Private Arthur Clayton is also remembered on the Carlton-in-Lindrick War Memorial.
Two weeks after his death a memoriam appeared in the 'Worksop Guardian':-
"He bade no one a last farewell
He waved his hand to none;
His soul had fled before we knew,
That he from us had gone."
From his loving wife and son
A year later another memoriam ended with the words:
"Though lost to sight. No memory ever dear”
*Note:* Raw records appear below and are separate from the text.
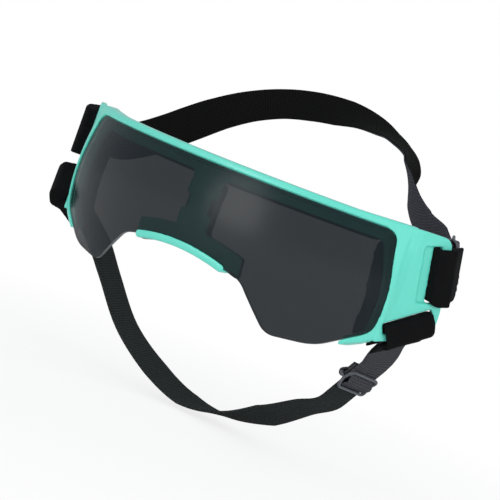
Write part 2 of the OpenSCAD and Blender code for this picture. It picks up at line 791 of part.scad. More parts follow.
frame();
lens();
brow_pad();
side_pad(-1);  // left_side_pad
side_pad(1);  // right_side_pad
nose_pad();
upper_left_tab();
upper_right_tab();
lower_left_tab();
lower_right_tab();
webbing(head_stations);  // head_strap
on_head_run() strap_end();  // head_strap_end
on_head_run() slider();  // head_slider
webbing(chin_stations);  // chin_strap
on_chin_run() strap_end();  // chin_strap_end
on_chin_run() slider();  // chin_slider
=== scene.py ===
"""Dog goggles: materials, soft pieces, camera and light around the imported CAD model."""

import math

import bmesh
import bpy
import numpy as np
from mathutils import Matrix, Vector


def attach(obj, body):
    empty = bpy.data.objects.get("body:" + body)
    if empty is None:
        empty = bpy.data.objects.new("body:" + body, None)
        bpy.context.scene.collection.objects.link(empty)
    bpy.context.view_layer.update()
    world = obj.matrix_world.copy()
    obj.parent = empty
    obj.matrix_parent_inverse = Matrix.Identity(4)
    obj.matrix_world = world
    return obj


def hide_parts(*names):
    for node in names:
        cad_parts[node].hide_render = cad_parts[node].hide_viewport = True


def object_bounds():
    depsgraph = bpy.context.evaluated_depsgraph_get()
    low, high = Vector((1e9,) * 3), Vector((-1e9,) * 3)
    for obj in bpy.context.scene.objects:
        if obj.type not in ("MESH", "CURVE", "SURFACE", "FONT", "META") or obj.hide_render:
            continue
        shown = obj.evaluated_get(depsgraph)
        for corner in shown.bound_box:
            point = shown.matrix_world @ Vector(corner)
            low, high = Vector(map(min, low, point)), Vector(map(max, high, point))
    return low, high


MM = 0.001

# Webbing, and how deep a tab's mouth holds it, as in the CAD model
WEB_WIDTH = 18 * MM
WEB_WALL = 1.4 * MM
WEB_HELD = 4.5 * MM

# Straight runs that the sliders sit on: their rotate angles, and the slider's middle in mm.
# RUN_FAR and RUN_NEAR are the distances from that middle to the run's two ends.
HEAD_RUN = ((66, -16.3, 130.3), (87, 70.4, 28.4))
CHIN_RUN = ((194.6, 59, 180), (73.6, 49, -35.2))
RUN_LENGTH = 27 * MM
RUN_FAR = RUN_LENGTH / 2
RUN_NEAR = RUN_LENGTH / 2.6

# Sliders: a round bar bent to a loop, clear of the webbing's face and edges
SLIDER_LENGTH = 11 * MM
SLIDER_BAR = 0.7 * MM
SLIDER_GAP = 0.3 * MM
SLIDER_EDGE_GAP = 0.6 * MM
SLIDER_RAIL = 1.3 * MM
SLIDER_HALF = WEB_WIDTH / 2 + SLIDER_EDGE_GAP + SLIDER_RAIL
SLIDER_CORNER = 2.2 * MM
SIDE_DIP = 0.9 * MM
LONG_SIDE = 3 * MM
SIDE_STEPS = 8
CORNER_STEPS = 6

# The middle bar's end: how far in from the slider's side, and how high over the bar
BAR_BEND = ((0, 1.2 * MM), (0.5 * MM, 0.3 * MM), (1.4 * MM, 0))

# Strap ends, folded round the middle bars
END_WALL = 1 * MM
END_LENGTH = 7 * MM
END_GAP = 0.3 * MM

# The fold: the share of the length where its upper layer starts to bend, its angles round the bar,
# the place where it comes back under the bar, and where its lower layer starts. That layer lies
# LAYER_STEP walls under the upper one.
FOLD_STRAIGHT = 0.6
FOLD_DEGREES = range(-30, 211, 20)
FOLD_BACK = 2.2 * MM
FOLD_LIFT = 0.15 * MM
FOLD_SAG = 0.35
LOWER_START = 3.4 * MM
LAYER_STEP = 1.02

# The strap end's turn over the slider: its places along the run in mm, the span from the first to
# the last, its rise in the middle, its height over the webbing, and its wall
TURN_PLACES = (-3.7, -3.1, -2.5, -1.8, -1, 0, 1, 1.8, 2.5, 3.1, 3.7)
TURN_SPAN = 7.4
TURN_RISE = 1.9 * MM
TURN_CLEAR = 0.5 * MM
TURN_WALL = 0.9 * MM

# Stitches on the strap ends
STITCH_ROWS = (-4.6 * MM, -6.1 * MM)
STITCH_HALF = 7.6 * MM
STITCH_SUNK = 0.02 * MM
STITCH_SIZES = (("Pitch", 2.2 * MM), ("Length", 1.5 * MM), ("Thread Radius", 0.16 * MM))
STITCH_CROWN = 0.25 * MM
STITCH_STEPS = 6

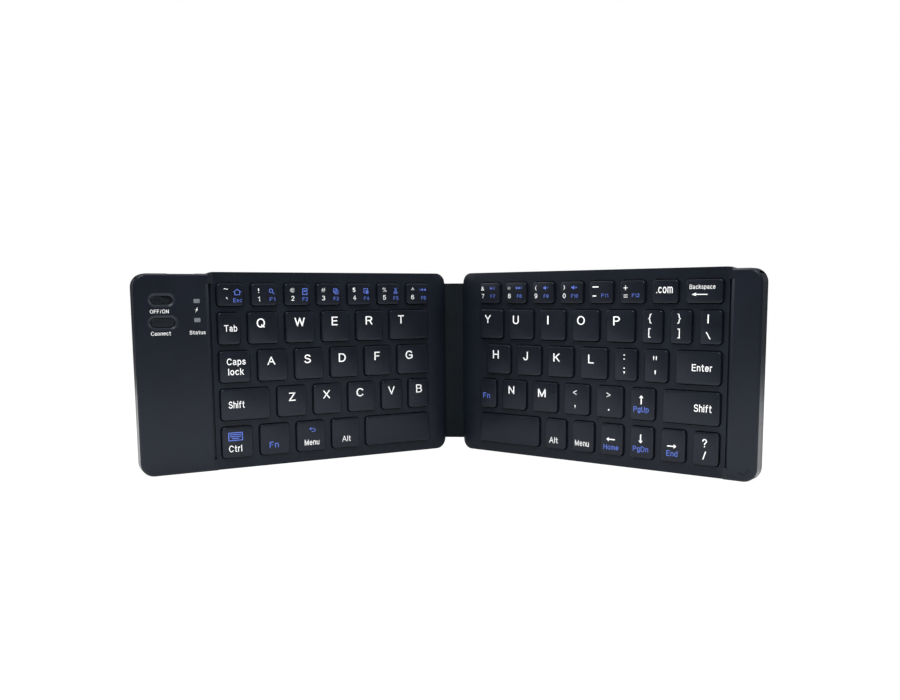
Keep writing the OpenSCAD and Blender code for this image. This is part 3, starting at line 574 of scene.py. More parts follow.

Gertie never re-married and spent many years living in their cottage at Carlton-in-Lindrick. In her later years she suffered from rheumatoid arthritis and died in 1973 aged 85 at the Gatelea nursing home on Gateford Road, Worksop. She was cremated and her ashes interred in the grounds of St. John the Evangelist Church at Carlton-in-Lindrick, the church where she had married.
On 20th October 1940 Reg married Selina Mary (‘Lena’) Wilson of Mansfield and for a time they lived with Gertie. He served during World War Two and rose to become a Captain in the Sherwood Forresters. In February 1945 the Governor General of Sudan made him an honorary officer in the Sudan Defence Force with the rank of Bimbashi (Major).
Later that year his daughter Ann was born. After the war Reg worked as the Company Secretary of B. Shipside Limited, a Vauxhall car dealership on Newcastle Avenue in Worksop. He moved his family to live in the town on Grasmere Road. Reg died in 1977 and his ashes were interred close to those of his mother.
If you enter the grounds of St. Peter's from Church Lane, the grave of Arthur's parents is the first one on the left.